Lawmakers turn to social media after insurrectionists storm Capitol


Newly minted U.S. Rep. Jamaal Bowman was still setting into his new office on Capitol Hill when he was called to the House floor to take part in a joint session gathering that happens only once every four years: certifying the Electoral College votes for president.

The congressional role in this process is almost always ceremonial, although some lawmakers will occasionally use the proceedings led by the Vice President of the United States to air grievances about candidates.

This time around, Congress would rubber stamp the election of Joe Biden as the country's 46th president two weeks ahead of his inauguration. But this particular certification ceremony was going to be anything but normal.

Rioters and insurrectionists stormed Capitol Hill, overrunning police there, and making their way inside the hallowed halls of Congress.  At the time, both the House and the Senate were meeting separately, debating the first of what was expected to be a half-dozen challenges made to Electoral College decisions from Republicans loyal to President Donald Trump.

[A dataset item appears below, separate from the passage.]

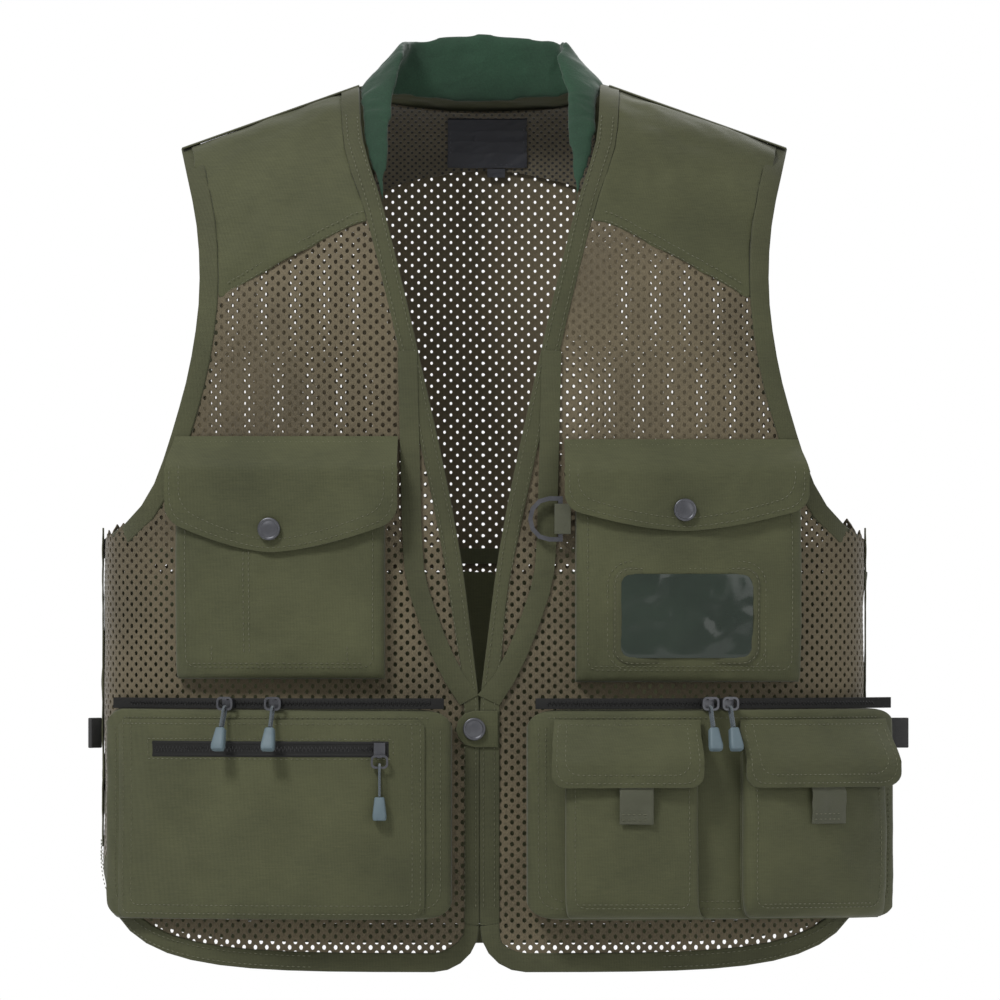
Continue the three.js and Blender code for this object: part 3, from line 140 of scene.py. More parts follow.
TAPE_HALF = 0.0015
hem_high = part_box("hem_binding")[1]
HALF_WIDTH = hem_high[0] - TAPE_HALF
HALF_DEPTH = hem_high[1] - TAPE_HALF
SQUARENESS = 2.7
NECK_HALF = 0.080
SHOULDER_HALF = 0.201
SHOULDER_SLOPE = 0.355
FRONT_DROP = 0.150
NAPE_DROP = 0.050
OVER_SHOULDER = 0.190
HOLE_PITCH = 0.0081
HOLE_ROW = 0.0036
HOLE_HALF_WIDTH = 0.00138
HOLE_HALF_HEIGHT = 0.00165
BACK_PITCH = 1.07
BACK_OPENING = 0.66
TUCK = 0.004
STRAND = 0.0008
STRAND_RISE = 0.00025


def signed_power(value, exponent):
    return np.sign(value) * np.abs(value) ** exponent


def across(angle):
    return HALF_WIDTH * signed_power(np.sin(angle), 2 / SQUARENESS)


def angle_at(x):
    return np.sign(x) * np.arcsin(np.minimum(np.abs(x) / HALF_WIDTH, 1) ** (SQUARENESS / 2))


def ridge(x):
    return -SHOULDER_SLOPE * np.maximum(np.abs(x) - NECK_HALF, 0)


def drop_at(angle):
    share = np.clip((np.abs(across(angle)) - NECK_HALF) / (SHOULDER_HALF - NECK_HALF), 0, 1)
    behind = NAPE_DROP + (FRONT_DROP - NAPE_DROP) * share
    return np.where(np.cos(angle) >= 0, FRONT_DROP, behind)


def body_point(angle, reach):
    turn = np.minimum(reach / OVER_SHOULDER, 1) * math.pi / 2
    below = drop_at(angle) * (1 - np.cos(turn)) + np.maximum(reach - OVER_SHOULDER, 0)
    x = across(angle)
    y = -HALF_DEPTH * signed_power(np.cos(angle), 2 / SQUARENESS) * np.sin(turn)
    return np.stack([x, y, ridge(x) - below], axis=-1)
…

Police evacuated both chambers and cleared out offices for anyone who was not on the floor. Bowman found himself huddled with his staff, fearing for his safety. And he was angry. And the congressman took that anger to Donald Trump's favorite platform: Twitter.

"What we are seeing right now is fascism fueled by white supremacy," Bowman wrote, after assuring followers he and his team were safe. It's "the logical extension of our failure to reconcile history."

Photos and video footage of the insurrectionists inside the Capitol building showed some of them carrying large Confederate battle flags, while many others were decked out in campaign material touting what would ultimately be Trump's failed attempt to win re-election. Unlike most every other man and woman who lost a presidential race in American history, Trump refused to accept the results — even after losing nearly all of more than 60 court cases around the country challenging those results.

Trump, however, seemed determined to disrupt the certification of Biden's win, with reports he huddled closely with Vice President Mike Pence in hopes he could, as presiding officer, throw out votes intended for Biden.

Five hours later, as some of the last insurrectionists were removed from the capital building and Congress got ready to get back to work on the election results, Bowman tweeted one more time: "Trump must be removed from office immediately."

Not far away, U.S. Rep. Adriano Espaillat — whose congressional district touches Kingsbridge Heights — shared similar sentiments on social media.

"I am upset that the President of the United States has unleashed violence on the Congress, and that he refuses to accept the results of the election," Espaillat said on Twitter. 

"I was elected to serve the people of" the 13th Congressional District. "We will not be bullied. We are not afraid."

Many news commentators, especially, compared police response to the Trump insurrectionists to previous Black Lives Matter protests. There, it appeared whole armies had been dispatched to protect every inch of private and public property.

Yet, despite warnings violence could erupt in an attempt to disrupt Electoral College certification on Capitol Hill, it took hours for Trump to call out National Guard troops — and then only long after the mayor of Washington, D.C., ordered a strict curfew beginning at sundown.

"This is a breach of the Capitol," Espaillat said. "Someone will answer for this. If this was a peaceful Black Lives Matter demonstration, they would have been met with rubber bullets, bean bags and handcuffs.

"Nearly 300 peaceful Black Lives Matter protesters were arrested in just one night back in June. Yet, today, we saw rioters break into Congress, gaslit by this failure of a president. Yet they were peacefully moved off the stairs with no handcuffs in sight. This is abhorrent."

Hundreds of miles away from the mayhem, some local leaders also expressed their disgust over what was happening in Washington.

"It's a coup attempt right here in the USA," Assemblyman Jeffrey Dinowitz wrote on Twitter. "Trump and all of his quislings should be put on trial for treason. BLM protesters never stormed the Capitol. Only Trump's thugs."

Congress finally certified the vote just before 4 a.m., and as expected, Joe Biden and Vice President-elect Kamala Harris will be sworn in just after noon on Jan. 20. As the sun rose Thursday, early morning news outlets tried to put into words what happened the day before, all while seeing pictures of people sitting in the same chair Pence had occupied just minutes before, while another rioter kicked his feet up in House Speaker Nancy Pelosi's office.

Espaillat, however, took a picture of himself walking through the halls of the Capitol, a bright white mask on his face, and Capitol police in the background.

"We are strong. We are resilient. We will not be intimidated," the congressman wrote. "This is America."